Diskorsing dan DO Teknokrat, Mahasiswa Menangkan Gugatan di Mahkamah Agung

Tiga mahasiswa yang ajukan gugatan ke MA/RMOLLampung
Tiga mahasiswa yang ajukan gugatan ke MA/RMOLLampung

Mahkamah Agung (MA) mengabulkan seluruhnya permohonan kasasi yang diajukan mahasiswa Universitas Teknokrat Indonesia (UTI) atas nama Ahma Mu'fatus Sifa'i dengan nomor perkara Nomor 325 K/TUN/2022.


Putusan MA itu membatalkan Putusan Pengadilan Tinggi Tata Usaha Negara Medan Nomor 262/B/2021/PT.TUN.MDN, tanggal 3 Februari 2022, yang menguatkan Putusan Pengadilan Tata Usaha Negara Bandar Lampung Nomor 24/G/2021/PTUN.BL, tanggal 13 Oktober 2021.

Poin lainnya dalam putusan tersebut adalah menyatakan batal objek sengketa Surat Keputusan Rektor UTI Nomor 005/UTI/B.3.3/II/2021, tertanggal 22 Februari 2021, tentang Pemberian Skorsing Mahasiswa Program Studi S1 Teknik Sipil Fakultas Teknik dan Ilmu Komputer UTI. 

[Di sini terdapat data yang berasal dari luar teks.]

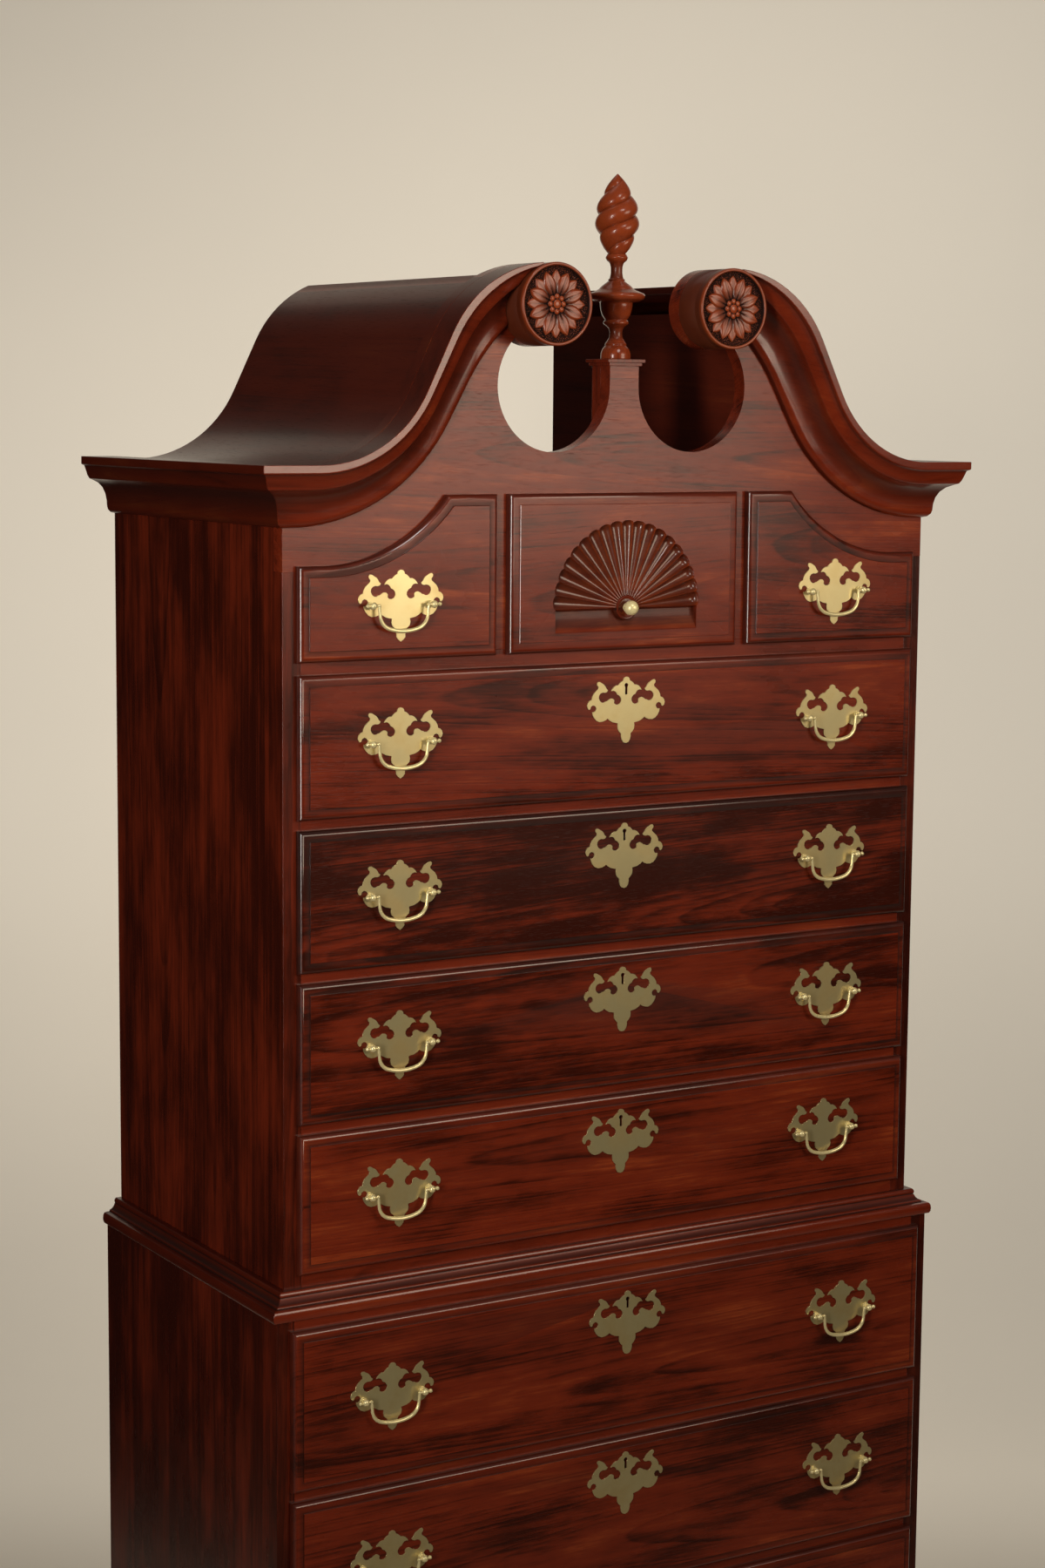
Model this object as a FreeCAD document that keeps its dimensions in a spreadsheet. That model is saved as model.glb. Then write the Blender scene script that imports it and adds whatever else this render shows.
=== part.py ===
import FreeCAD, Part
import math
import os
import re

# Bonnet-topped chest-on-chest: an upper case of long and short drawers on a wider lower case.
# X runs to the right along the front, Y to the back, Z up. The origin is on the floor, in the
# middle of the whole piece. Every length is in millimetres and is driven by the sheet below.

Vec = FreeCAD.Vector

UPPER_LONG = 4
LOWER_LONG = 3
FLUTES = 19
FLAME_LEVELS = 30

SIZES = {
    "upper_width": 874.0, "upper_depth": 448.0, "side_step": 18.8, "front_step": 19.5,
    "side_thickness": 22.0, "back_thickness": 8.0, "fit_clearance": 1.0, "seat_clearance": 0.3,
    "rail_depth": 60.0, "runner_width": 30.0, "floor_board": 14.0,
    "foot_height": 118.0, "foot_width": 150.0, "foot_thickness": 24.0, "foot_toe": 78.0,
    "foot_reach": 15.0, "base_rise": 40.0, "base_projection": 16.0, "base_reveal": 13.3,
    "lower_lip": 185.6, "lower_gap": 11.7, "lower_top_reveal": 10.6,
    "waist_rise": 31.0, "waist_projection": 24.7, "waist_reveal": 14.7,
    "upper_lip": 159.0, "upper_gap": 11.2, "top_row_gap": 13.6,
    "lip_overlap": 6.2, "lip_thickness": 9.5, "lip_round": 6.0, "field_inset": 12.5,
    "field_rise": 1.5, "tongue_depth": 14.0,
    "drawer_side": 12.0, "drawer_back": 10.0, "drawer_bottom": 7.0, "bottom_lift": 8.0,
    "drawer_headroom": 6.0, "drawer_stop": 14.0, "drawer_travel": 320.0,
    "centre_share": 0.358124, "top_row_space": 15.0, "centre_lip": 180.5, "shoulder_height": 105.0,
    "divider_thickness": 16.0,
    "cornice_lift": 146.1, "cornice_height": 68.3, "cornice_projection": 42.4,
    "scroll_thickness": 20.0, "eave_low": 9.5, "eave_high": 27.1,
    "drum_x": 119.3, "drum_rise": 176.2, "drum_radius": 46.0, "drum_proud": 4.0,
    "drum_recess": 6.0, "drum_rim": 3.6, "drum_button": 7.0,
    "crown_lead": 3.0, "crown_low_back": 128.5, "crown_low_drop": 6.2, "scroll_trim": 15.7,
    "hole_radius": 74.5, "neck_half": 19.5, "hole_rise": 86.6, "neck_rise": 23.5,
    "roof_thickness": 8.0, "roof_drop": 3.0, "wall_half": 182.0, "wall_thickness": 10.0,
    "roof_overhang": 7.0,
    "plinth_depth": 38.0, "plinth_length": 96.0, "cap_overhang": 5.5, "cap_height": 7.5,
    "finial_height": 209.0, "finial_radius": 33.2, "finial_dowel": 4.0, "dowel_depth": 30.0,
    "flame_height": 89.7, "flame_pitch": 44.6, "flame_radius": 25.4,
    "pull_inset": 123.6, "small_pull_rise": 60.8, "pull_lift": 2.0, "shield_drop": 17.2,
    "plate_half": 53.5, "plate_drop": 77.0, "plate_thickness": 1.2, "plate_post_drop": 38.5,
    "pull_boring": 76.2, "post_reach": 7.3, "post_ball": 4.2, "post_stem": 2.6,
    "post_flange": 4.4, "flange_thickness": 1.5, "shank_radius": 2.0, "shank_hole": 2.3,
    "nut_radius": 5.0, "nut_thickness": 3.0, "shank_tail": 2.0,
    "bail_half": 31.0, "bail_drop": 28.5, "bail_wire": 2.0, "bail_belly": 60.0,
    "belly_half": 14.0, "pin_radius": 1.6, "pin_clearance": 0.06, "pin_end_ball": 2.4,
    "keyhole_top": 9.8, "keyhole_radius": 2.6, "keyhole_slot": 1.6, "keyhole_length": 11.0,
    "fan_radius": 100.0, "fan_rise": 49.0, "fan_cove": 12.0, "fan_cove_drop": 15.0,
    "fan_cove_depth": 7.0,
    "fan_hub": 19.0, "knob_radius": 8.6, "knob_reach": 9.0, "knob_neck": 3.6,
    "knob_flange": 5.4,
    "overrun": 5.0,
}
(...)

Kemudian, mewajibkan tergugat untuk mencabut Keputusan Rektor UTI Nomor 005/UTI/B.3.3/II/2021, tertanggal 22 Februari 2021, tentang Pemberian Skorsing Mahasiswa Program Studi S1 Teknik Sipil Fakultas Teknik dan Ilmu Komputer UTI;

Selanjutnya, mengembalikan Penggugat pada kedudukan semula sebagai mahasiswa UTI dan menghukum Termohon Kasasi membayar biaya perkara pada semua tingkat pengadilan, yang pada tingkat kasasi ditetapkan sejumlah Rp500 ribu. 

Direktur LBH Bandar Lampung Sumaindra Jarwadi mengatakan, pihaknya menerima amar putusan kasasi yang diajukan April 2022 itu, Kamis 28 Juli 2022.

"Putusan Kasasi ini telah menjawab Putusan pada pengadilan tingkat pertama dan banding yang sebelumnya menolak gugatan para mahasiswa," kata dia. 

Menurutnya, Hakim pada Pengadilan Tata Usaha Negara pada tingkat pertama dan banding telah salah dalam menerapkan hukum dan tidak berpihak pada perjuangan mahasiswa terhadap hak atas pendidikan. 

Sumainda melanjutkan, putusan ini adalah buah dari perjuangan panjang mahasiswa yang menjemput keadilan melalui mekanisme konstitusional seorang warga negara yang telah terlanggar haknya. 

Selain hak atas pendidikan yang telah direnggut oleh pihak kampus, tudingan atau stigma radikal dan ekstrimis merupakan sebuah kejahatan terhadap keperdataan seseorang. 

"Karena ketika seseorang yang dituding bersalah hanya karena prasangka atau diasosiasikan terhadap suatu kejahatan atau tindak pidana tanpa proses peradilan yang adil tentu sangat merugikan," katanya. 

Terlebih, lanjutnya, setidaknya hampir dua tahun, mahasiswa harus berjuang menuntut keadilan sembari menyusun harapan untuk masa depan dengan terpaksa melanjutkan kuliahnya di kampus lain yang bahkan itupun mereka sempat di persulit oleh pihak kampus. 

"Kerugian yang diderita oleh mahasiswa selain materil tentu terdapat kerugian imateril yg juga tidak dapat dinilai," sambungnya. 

Saat ini, lanjutnya, LBH Bandar Lampung masih menunggu Putusan Kasasi dari MA terkait dua mahasiswa yang juga melakukan gugatan terhadap penerbitan SK DO dan Skorsing Rektor UTI.